I held up a finger and mouthed “Just a sec.” to the cashier.
“Okay, what did you want?” I asked into the phone. TR can be very particular about how her food is made, so I wanted to get it just right.
Macho Nachos.” She told me.
“I need an order of Macho Nachos.” I told the cashier.
“What kind?” She asked me.
“What kind?” I said into the phone.
“Just the regular kind, with the taco meat.” TR said.
“Taco meat.” I told the cashier, who punched a few buttons on the register. “What else?” I said into the phone.
“Add guacamole and salsa.” TR told me.
I repeated that to the cashier, who punched a few more buttons. “Anything else?”
“Anything else?” I asked TR.
“Does that come with sour cream?”
“I dunno… does that come with sour cream?”
“Yes.”
“Yes.”
“Okay, good. That’ll do it.”
“Okay. That’ll do it.” I said to the cashier.
She punched a few buttons and gave me my total.
“Will that be for here?”

I’m so glad there is a fast food industry. I can’t imagine what the unemployment rate would be without it.

I, Dirt

July 11, 2007

I live in dirt. I know that sounds odd, but it’s true. If you’ve ever been to the Mojave Desert, you’ll know what I’m talking about. Most of the Mojave is made up of dirt. And it’s not fun dirt, either. It’s dry and hard and nothing grows in it except for weeds and Joshua trees. I wash my car, and two days later it looks like it’s never been cleaned. I had to dump a ton of soil in our yard just to grow some grass. You get the picture.

I also live in wind. The winds in the High Desert of California are legendary. You’d think that having a nice breeze blowing through would be a good thing, cool things down and such, but it’s not. The wind is hard and unsteady, stopping intermittently only to start again and blow all that much harder. You can almost hear the wind god turn his head, inhale and then turn back to exhale with a loud “SSshhhhhhshhhhhheeeeeeeeeewwwwww.” Then he turns his head and starts the whole process all over again.

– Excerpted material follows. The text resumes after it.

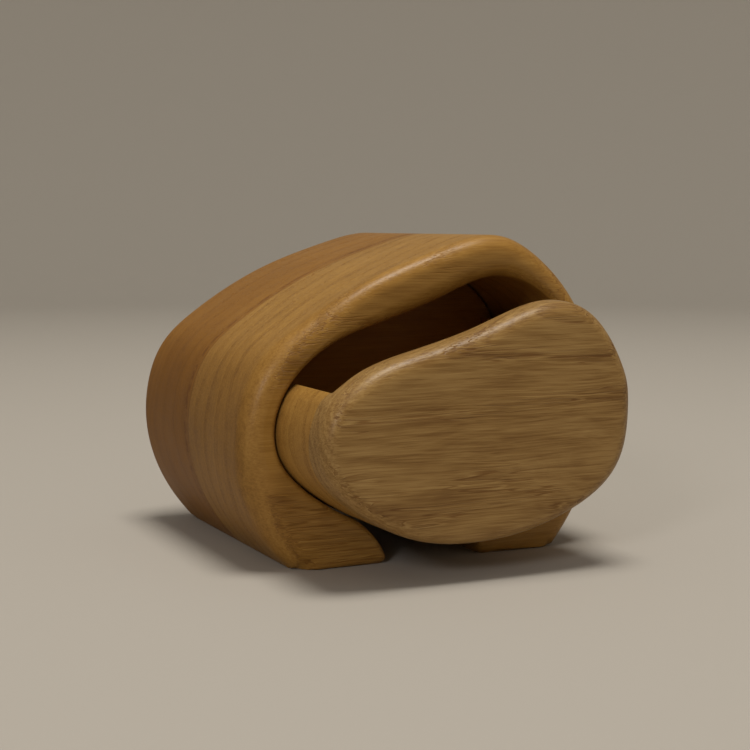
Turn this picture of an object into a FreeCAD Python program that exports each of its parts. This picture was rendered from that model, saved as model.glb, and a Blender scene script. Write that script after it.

I tried flying a kite in this wind once. The kite sailed up into the air. Then the wind died and it started to plummet. Then the wind started up again, and instead of sending the kite back up into the air, it grabbed it and threw it to the ground. I could almost see the face of the wind god laughing maniacally. I know I heard him as I picked up the broken pieces of $3.99 Kmart Special. The gods only think they have a sense of humor.

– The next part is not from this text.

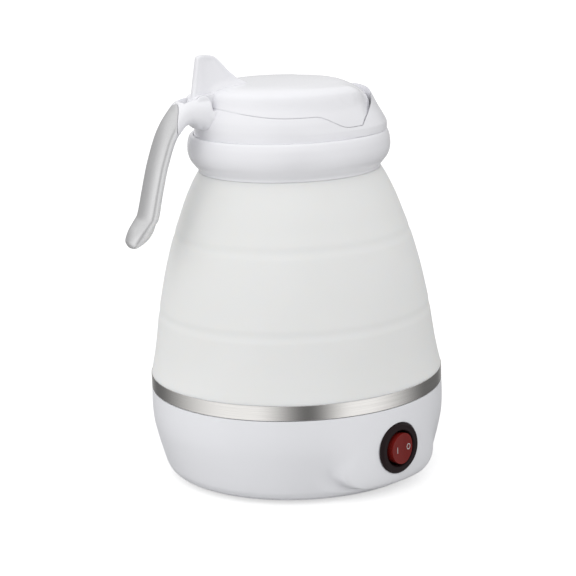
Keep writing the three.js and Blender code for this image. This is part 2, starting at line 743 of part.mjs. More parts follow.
// The lid's outline is the dome's, sloping down behind the rim of the spout
const lidDropShare = 0.204;
const lidDropFromShare = 0.35;
const lidDropPower = 2.5;
const lidAt = (angle, inset) => domeAt(angle, 0, inset).map(([radius, height]) => {
  const reach = radius * Math.cos(angle * degrees) / lidFront;
  const share = THREE.MathUtils.clamp((reach - lidDropFromShare) / (1 - lidDropFromShare), 0, 1);
  return [radius, height - domeHeight * lidDropShare * share ** lidDropPower];
});

// Lid outline: a large arc at the front, and a lower edge that dips at the two front corners
const lidSlot = 1.6;
const lidCornerSlot = 1.2;
const deckGap = 0.4;
const lidEdgeShare = 0.45;
const lidRiseShare = 0.13;
const lidDipShare = 0.245;
const edgeOutsideShare = 0.88;
const edgeInsideShare = 0.82;
const lidRiseAngles = [112, 170];
const lidDipAngles = [74, 97];
const lidEdgeHeight = domeHeight * lidEdgeShare;
const lidCentre = lidFront - lidCurveRadius;
const edgeOutside = domeRadius * edgeOutsideShare;
const edgeInside = domeRadius * edgeInsideShare;
const lidEdgeAt = (angle) => domeBottom + lidEdgeHeight
  + domeHeight * lidRiseShare * rise(apart(angle, 0), ...lidRiseAngles)
  - domeHeight * lidDipShare * (1 - rise(apart(angle, 0), ...lidDipAngles));
const lidTool = (drop) => shaped((angle) => [
  [0, domeBottom + lidEdgeHeight - drop],
  [edgeInside, domeBottom + lidEdgeHeight - drop],
  [edgeOutside, lidEdgeAt(angle) - drop],
  [domeRadius + clampRadius, lidEdgeAt(angle) - drop],
  [domeRadius + clampRadius, domeTop + domeHeight],
  [0, domeTop + domeHeight],
], middleFacets);
const frontArc = (centre, radius, bottom) => solid(placed(
  new THREE.CylinderGeometry(radius, radius, 2 * domeHeight, wideFacets).rotateX(Math.PI / 2),
  centre, 0, bottom + domeHeight));

// Collar: spigot inside the clamp ring, drawn-in waist, deck under the lid, and the spout rim at the front
const spigotWall = 3.4;
const mouthRadius = 33;
const mouthTaper = 4;
const mouthLip = 2.8;
const spoutWall = 2.4;
const channelStart = 12;
const channelHalf = 26;
const channelDrop = 1.5;
const spigotOuter = clampInner - gap;
const spigotInner = spigotOuter - spigotWall;
const spigotBottom = beadTop + gap;
const mouthTop = domeBottom + lidEdgeHeight;
const taperTop = mouthTop - mouthLip;
// The slot in front of the lid narrows towards the lid's corners, so its arc has a smaller radius
const slotShiftShare = 0.7;
const slotCentre = lidCentre + lidSlot + (lidSlot - lidCornerSlot) * slotShiftShare;
const slotRadius = lidFront + lidSlot - slotCentre;
const collarOuter = (grow, segments) => shaped((angle) => [
  [0, spigotBottom - grow],
  [spigotOuter + grow, spigotBottom - grow],
  [spigotOuter + grow, domeBottom - grow],
  ...domeAt(angle, waistDepth, -grow),
  [0, domeTop + grow],
], segments);
const collarBore = turned([
  [0, spigotBottom - overrun],
  [spigotInner, spigotBottom - overrun],
  [spigotInner, taperTop - mouthTaper],
  [mouthRadius, taperTop],
  [mouthRadius, domeTop + overrun],
  [0, domeTop + overrun],
], narrowFacets);
const channelBottom = taperTop - mouthTaper - channelDrop;
const pourChannel = common(
  shaped((angle) => {
    const wall = domeAt(angle, 0, spoutWall).filter(([, height]) => height > channelBottom);
    return [[0, channelBottom], [wall[0][0], channelBottom], ...wall, [0, domeTop - spoutWall]];
  }, middleFacets),
  block([channelStart, -channelHalf, domeBottom], [bandRadius, channelHalf, domeTop]));

// Handle: rings across it from its root at the collar to its toe. Each row gives the inner and the outer edge
// as shares of the handle's reach and drop, and the width as a share of the handle's
const handleRootX = 40;
const handleBelowDome = 5.3;
const handleTopZ = domeTop - handleBelowDome;
const handleRowShares = [
  [-0.12, 0.2, -0.12, 0.01, 1.3],
  [0.08, 0.19, 0.08, 0, 1.14],
  [0.157, 0.163, 0.276, 0.024, 1.03],
  [0.232, 0.177, 0.378, 0.084, 1],
  [0.303, 0.216, 0.465, 0.145, 1],
  [0.365, 0.266, 0.532, 0.211, 1],
  [0.416, 0.333, 0.592, 0.293, 1],
  [0.461, 0.41, 0.641, 0.377, 1],
  [0.501, 0.486, 0.683, 0.456, 1],
  [0.567, 0.643, 0.751, 0.615, 1],
  [0.62, 0.785, 0.815, 0.765, 1],
  [0.657, 0.826, 0.87, 0.816, 0.965],
  [0.692, 0.884, 0.938, 0.865, 0.9],
  [0.746, 0.929, 0.981, 0.913, 0.8],
  [0.816, 0.963, 0.997, 0.948, 0.66],
  [0.881, 0.985, 0.97, 0.982, 0.42],
];
const handleSides = 16;
function handleLoft(rows, inset) {
  const rings = rows.map(([innerX, innerZ, outerX, outerZ, width]) => {
    const inner = new THREE.Vector3(-handleRootX - handleReach * innerX, 0, handleTopZ - handleDrop * innerZ);
    const outer = new THREE.Vector3(-handleRootX - handleReach * outerX, 0, handleTopZ - handleDrop * outerZ);
    const middle = inner.clone().add(outer).divideScalar(2);
    const half = outer.clone().sub(inner).divideScalar(2);
    const thick = half.length();
    half.setLength(Math.max(thick - inset, inset / 2));
    const wide = Math.max(handleWidth / 2 * width - inset, inset / 2);
    return Array.from({ length: handleSides }, (_, i) => {
      const turn = 2 * Math.PI * i / handleSides;
      const sideways = new THREE.Vector3(0, wide * Math.sin(turn), 0);
      return middle.clone().addScaledVector(half, Math.cos(turn)).add(sideways);
    });
  });
  return loft(rings, false);
}

// Lid hinge: a knuckle on the lid between two ears of the handle's root, on a steel pin
const pinRadius = 1.3;
const pinPlay = 0.25;
const knuckleRadius = 3.2;
const knuckleHalf = 4.65;
const earClear = 0.4;
const earFront = 3.1;
const pinBehindRoot = 1.5;
const pinBelowTop = 1.6;
const pinX = -handleRootX - pinBehindRoot;
const pinZ = handleTopZ - pinBelowTop;
const lidOpeningAngle = 70;
const across = (radius, half, sides = roundFacets) => solid(
  new THREE.CylinderGeometry(radius, radius, 2 * half, sides).translate(pinX, 0, pinZ));

// The pin goes in from one side; its hole is blind at the other
const earInside = knuckleHalf + earClear;
const pinSeat = 1;
const pinHalf = earInside + pinSeat;
const pinHole = solid(
  new THREE.CylinderGeometry(pinRadius + pinPlay, pinRadius + pinPlay, 2 * handleWidth, smallFacets)
    .translate(pinX, handleWidth - pinHalf - gap, pinZ));

// Groove that the thumb tab lies in when the lid is open: a half space turned with the opening angle
const tabLeanAngle = 9.5;
const tabGroove = solid(new THREE.BoxGeometry(domeHeight, 2 * earInside, 2 * domeHeight)
  .translate(domeHeight / 2 - knuckleRadius - earClear, 0, domeHeight)
  .rotateY((tabLeanAngle - lidOpeningAngle) * degrees)
  .translate(pinX, 0, pinZ));
const handleScrewRadius = 1.4;
const handleScrewHead = 2.7;
const handleScrewHeight = 1.6;
const handleScrewLength = 12;
const handleScrewSide = 5.5;
const handleScrewShare = 0.68;
const screwSeatWall = 2.6;
const handleScrewZ = domeBottom + lidEdgeHeight * handleScrewShare;
const screwSeatX = -mouthRadius - screwSeatWall;
const handleScrewAt = (side, radius, from, to, sides) => solid(
  lying(radius, from, to, handleScrewZ, sides, side * handleScrewSide));

const handleSplitShare = 0.325;
const handleSplitX = -handleRootX - handleReach * handleSplitShare;
const gripWall = 1.3;
const gripTipRows = 3;
const wide = domeRadius + bandRadius;
const beyondSplit = block([-2 * wide, -wide, 0], [handleSplitX - gap / 2, wide, 2 * domeTop]);
const insideSplit = block([handleSplitX + gap / 2, -wide, 0], [0, wide, 2 * domeTop]);
const handleSkin = handleLoft(handleRowShares, 0);
const spineRows = handleRowShares.slice(1, -gripTipRows);
const handleBracket = cut(
  join(common(handleSkin, insideSplit), handleLoft(spineRows, gripWall + gap)),
  collarOuter(gap, middleFacets),
  block([pinX + earFront, -wide, lidEdgeAt(180) - 3 * deckGap], [0, wide, domeTop]),
  across(knuckleRadius + earClear, earInside),
  block([pinX - knuckleRadius - earClear, -earInside, pinZ], [0, earInside, domeTop]),
  block([pinX, -earInside, lidEdgeAt(180) - deckGap], [0, earInside, domeTop]),
  tabGroove,
  pinHole,
  ...[-1, 1].map((side) => handleScrewAt(side, handleScrewRadius + gap,
    screwSeatX - handleScrewLength - gap, screwSeatX, smallFacets)));
const handleGrip = cut(common(handleSkin, beyondSplit), handleLoft(spineRows, gripWall));
top.add(piece('handle_bracket', handleBracket, white()));
top.add(piece('handle_grip', handleGrip, silver()));
top.add(piece('hinge_pin', across(pinRadius, pinHalf, smallFacets), steel()));
const handleScrews = [-1, 1].map((side) => {
  const headFrom = screwSeatX + gap;
  return join(
    handleScrewAt(side, handleScrewHead, headFrom, headFrom + handleScrewHeight, smallFacets),
    handleScrewAt(side, handleScrewRadius, screwSeatX - handleScrewLength, headFrom + handleScrewHeight / 2,
      smallFacets));
});
top.add(...copies('handle_screw', handleScrews, steel));

const collar = cut(
  collarOuter(0, middleFacets),
  common(lidTool(deckGap), frontArc(slotCentre, slotRadius, domeBottom)),
  collarBore,
  pourChannel,
  ...[-1, 1].flatMap((side) => [
    handleScrewAt(side, handleScrewRadius + gap, -domeRadius - overrun, overrun - mouthRadius, smallFacets),
    handleScrewAt(side, handleScrewHead + gap, screwSeatX, 2 * overrun - mouthRadius, smallFacets)]));
top.add(piece('collar', collar, white()));

// Lid: domed shell with a thumb tab and a hinge knuckle
const lidWall = 2.2;
const tabRidge = 1.3;
// Height as a share of the tab's height, back and front edge as shares of its length, half width at the back
const tabRowShares = [
  [0, 0, 1, 1],
  [0.3, 0, 0.88, 1],
  [0.44, 0, 0.735, 0.98],
  [0.61, 0, 0.56, 0.95],
  [0.72, 0, 0.467, 0.92],
  [0.83, 0, 0.376, 0.87],
  [0.935, 0, 0.28, 0.78],
  [1, 0.024, 0.18, 0.55],
];
const tabHeightShare = 0.87;
const tabHeight = domeHeight * tabHeightShare;
const tabLength = 25;
const tabSteps = 6;
const tabRings = tabRowShares.map(([height, back, front, width]) => {
  const leaning = pinX - knuckleRadius + tabHeight * height * Math.tan(tabLeanAngle * degrees);
  const side = Array.from({ length: tabSteps + 1 }, (_, i) => {
    const share = i / tabSteps;
    const half = tabRidge + (knuckleHalf * width - tabRidge) * (1 - share) ** 2;
    return [leaning + tabLength * (back + (front - back) * share), half];
  });
  return [...side, ...side.map(([x, y]) => [x, -y]).reverse()].map(
    ([x, y]) => new THREE.Vector3(x, y, pinZ + tabHeight * height));
});
const lidDome = shaped((angle) => [[0, domeBottom], ...lidAt(angle, 0), [0, domeTop]], middleFacets);
const lidHollow = common(
  shaped((angle) => [
    [0, domeBottom - overrun],
    [domeRadius - lidWall, domeBottom - overrun],
    ...lidAt(angle, lidWall).filter((_, i) => i % 2 === 0),
    [0, domeTop - lidWall],
  ], middleFacets),
  frontArc(lidCentre, lidCurveRadius - lidWall, domeBottom - overrun));
const lidArm = block(
  [pinX, -knuckleHalf, lidEdgeAt(180)],
  [pinX + knuckleRadius + tabRidge + lidWall, knuckleHalf, pinZ + knuckleRadius]);
const lid = cut(
  join(
    cut(common(lidDome, lidTool(0), frontArc(lidCentre, lidCurveRadius, domeBottom)), lidHollow),
    cut(join(loft(tabRings, false), lidArm), cut(lidHollow, block(
      [pinX, -wide, 0], [pinX + knuckleRadius, wide, domeTop]))),
    across(knuckleRadius, knuckleHalf)),
  across(pinRadius + pinPlay, wide, smallFacets));
top.add(piece('lid', lid, white()));

// Lid liner: a disc under the dome with a short plug into the mouth, and a seal in the plug's groove
const linerThickness = 1.6;
const plugClear = 1.6;
const plugDepth = 5.5;
const plugWall = 1.8;
const sealRadius = 1.1;
const plugOuter = mouthRadius - plugClear;
const linerBottom = mouthTop + gap;
const linerTop = linerBottom + linerThickness;
const plugBottom = linerBottom - plugDepth;
const sealZ = (linerBottom + plugBottom) / 2;
const linerRadius = Math.min(edgeInside - gap, lidFront - lidWall - 2 * gap);
const lidLiner = turned([
  [0, linerBottom],
  [plugOuter - plugWall, linerBottom],
  [plugOuter - plugWall, plugBottom],
  [plugOuter, plugBottom],
  [plugOuter, sealZ - sealRadius],
  [plugOuter - sealRadius, sealZ - sealRadius],
  [plugOuter - sealRadius, sealZ + sealRadius],
  [plugOuter, sealZ + sealRadius],
  [plugOuter, linerBottom],
  [linerRadius, linerBottom],
  [linerRadius, linerTop],
  [0, linerTop],
], narrowFacets);
const sealSides = 6;
const lidSeal = turned(Array.from({ length: sealSides }, (_, i) => {
  const turn = 2 * Math.PI * i / sealSides;
  const thick = sealRadius - gap;
  return [plugOuter + gap / 2 + thick * Math.cos(turn), sealZ + thick * Math.sin(turn)];
}), narrowFacets);
top.add(piece('lid_liner', lidLiner, white()));
top.add(piece('lid_seal', lidSeal, silicone()));

const kettle = new THREE.Group();
kettle.add(base, top);

export default kettle;
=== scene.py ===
from math import atan2, cos, degrees, pi, radians, sin, sqrt, tan

import bmesh
import bpy
from mathutils import Matrix, Vector


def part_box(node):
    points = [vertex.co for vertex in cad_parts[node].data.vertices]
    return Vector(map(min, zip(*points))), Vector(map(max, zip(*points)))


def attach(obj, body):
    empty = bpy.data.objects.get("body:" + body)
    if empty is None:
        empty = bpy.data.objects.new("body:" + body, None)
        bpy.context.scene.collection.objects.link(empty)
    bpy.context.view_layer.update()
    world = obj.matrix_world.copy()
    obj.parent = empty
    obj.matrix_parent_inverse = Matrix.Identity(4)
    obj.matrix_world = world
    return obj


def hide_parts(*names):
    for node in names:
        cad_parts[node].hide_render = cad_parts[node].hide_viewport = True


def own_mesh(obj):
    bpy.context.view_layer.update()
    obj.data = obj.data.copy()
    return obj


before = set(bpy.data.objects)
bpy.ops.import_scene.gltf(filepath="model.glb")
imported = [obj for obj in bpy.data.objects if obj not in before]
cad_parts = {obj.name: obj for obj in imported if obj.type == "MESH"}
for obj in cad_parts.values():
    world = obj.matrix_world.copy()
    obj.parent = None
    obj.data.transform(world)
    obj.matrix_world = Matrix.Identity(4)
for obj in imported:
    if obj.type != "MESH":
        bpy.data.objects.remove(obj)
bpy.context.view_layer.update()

scene = bpy.context.scene
mm = 0.001
weld = 0.003 * mm
upright = Vector((0, 0, 1))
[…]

When wind and dirt get together, it’s not pretty. I was sitting in my living room one Saturday afternoon and heard a loud BOOM and sort of a whooshing noise. I looked out the front window to see that a dust devil the size of the Chrysler Building had just attacked our house and was moving onto my neighbor’s. I went outside and found that the swing set had been upended and my entire house was covered in a thick layer of dirt, along with miscellaneous bits of trash. That was fun to clean up.

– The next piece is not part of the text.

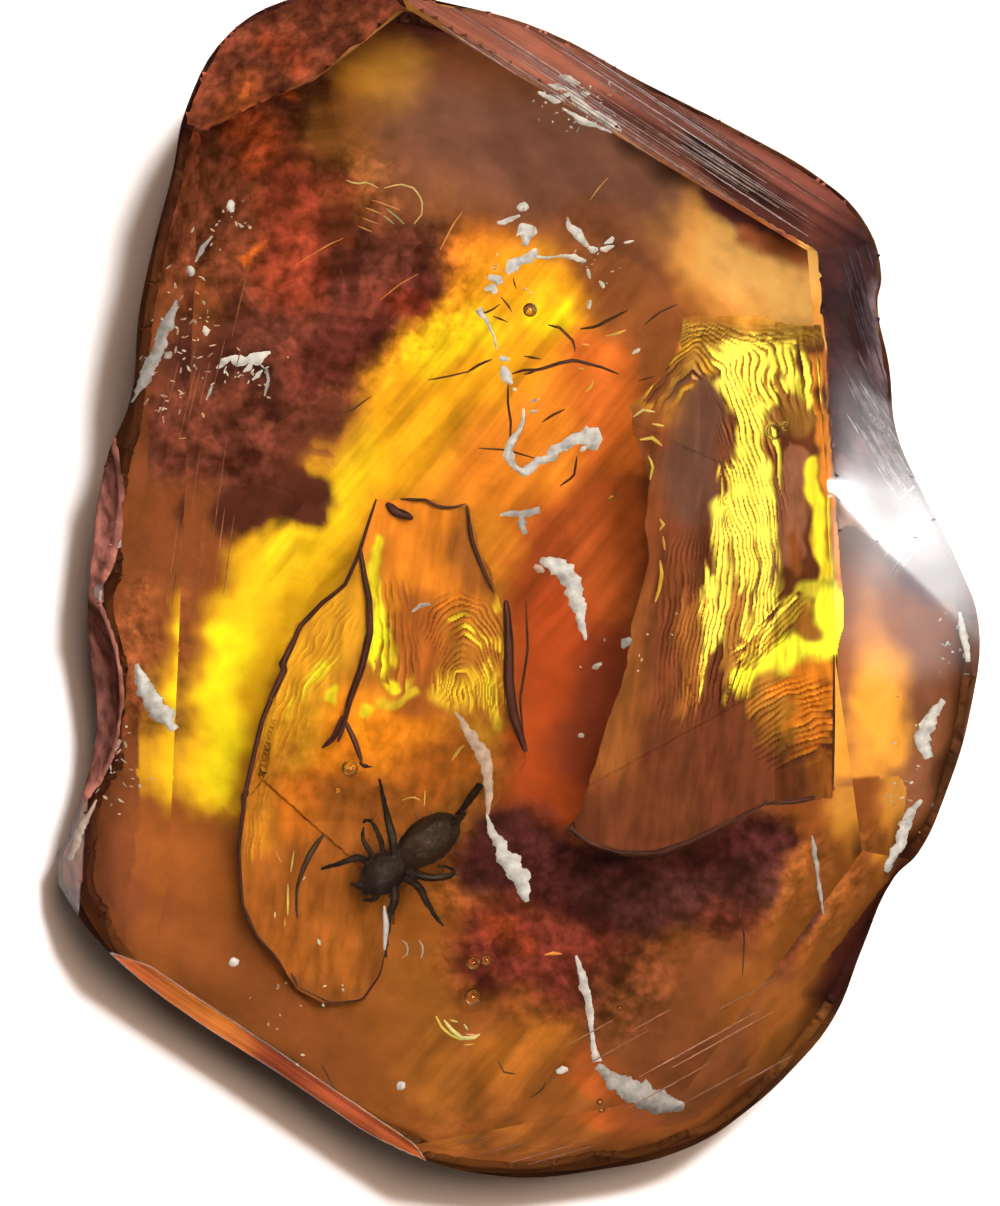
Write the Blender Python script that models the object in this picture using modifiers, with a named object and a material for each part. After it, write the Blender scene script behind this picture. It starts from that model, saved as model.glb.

I mention all of this simply because I wanted to give some context for this story. This week my wife landed a job teaching kindergarten at a local elementary school. She’s very excited, but also a bit stressed because the school year starts on Monday and she needs to get her classroom ready quickly. Yesterday she brought two metal bookshelves home from her classroom that she intended to spray paint in bright red and blue colors. Because her time is limited, she wanted to get it done right away. However, it was very windy outside, and I told her that it probably wasn’t a good idea to spray paint outside. I was worried that the paint would blow all over her, all over the yard, all over the house, etc. I was also worried that dirt might get blown all over the wet paint. I suggested that she put down some newspaper and paint them in the garage. She didn’t think it was such a great idea, but was willing to defer to my obviously expert opinion on the matter.

Half an hour later I was in the bedroom reading when I felt that strange burning sensation I get when I’m being glared at angrily. I looked up from my book to find my wife boring a hole in my forehead using nothing but her eyes.

“What’s wrong, Snookums?” I don’t know why I resort to pet names when I know I’m in trouble. It’s never had the intended effect.

“You… told… me… to… paint… in… the… garage…” Her voice was cold, but obviously restrained. I could tell I was on shaky ground.

“Um. What happened?” I asked with as much innocence in my voice as I could possibly muster.

“Follow me!”

Obediently I got up and followed her into the garage. A red haze hung in the air. Not only that, but everything in the garage now had a red tint to it – the areas of floor not covered by newspaper, the kids’ bikes, some laundry piled up by the washing machine, a few boxes, everything.

“Um. Sorry?” I ventured.

I won’t elaborate on what followed, I’m trying to put it behind me. Suffice to say that I now not only live in dirt, I also feel like dirt… At least I’m in my native element.